We become more sure of ourselves. Our goals have more clarity. The smallest tasks in our day hold much more meaning.

Confidence shines like a beacon to those around us. Not the kind that’s boastful, showy, or arrogant. We all know what that looks like and how it’s born out of insecurity. True confidence is magnetic, sincere, and fun. It draws people in and offers encouragement. It never waits to be celebrated and is always present to celebrate others.

Authentic confidence is nurtured in the space of a celebration practice.

What can you begin to celebrate to grow your confidence?

 

Your celebration practice is an opportunity to slow down and relish the ordinary moments of your life.

They are moments that only you witness. You can be fully present, and sometimes just witnessing the moment is a celebration. The more you slow down the richer the experience. I think slowing down is the best way to begin cultivating a celebration practice.

It can be as simple as listing things to celebrate each day as a way to start acknowledging celebration. Just stopping to absorb it is a celebration. Seeing it on the page is rewarding and evokes joy and gratitude. 
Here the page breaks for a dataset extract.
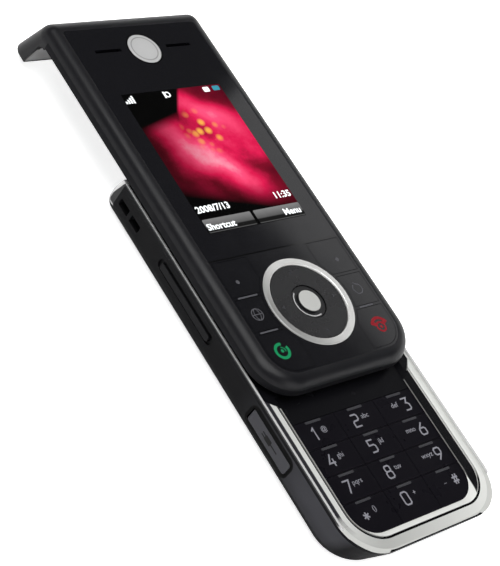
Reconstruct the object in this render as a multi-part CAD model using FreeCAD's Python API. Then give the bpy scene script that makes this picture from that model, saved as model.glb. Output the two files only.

We begin to notice and awaken to the moments worth celebrating. We witness our own uniqueness in ways we may have overlooked before. We’re more aware of even the smallest challenges and hurdles we’ve overcome. And we practice rewarding ourselves along the way by celebrating it all. We’re grateful for it all.

Because we’re alive. Moving. Breathing. Feeling. Being ourselves.

 

 

Celebration Practice Quote

 

It’s all worth celebrating – by us and for us.

If you haven’t already, I encourage you to begin a celebration practice. Begin slow and watch it grow. You’ll know what you need and how to celebrate along the way. It’s great fun and so necessary. You have absolutely nothing to lose.

“Look for what’s worthy of celebrating and you’ll find it everywhere.”

 

And at the end of the year, throw yourself a party and celebrate the person you became through the year. You’ll be amazed!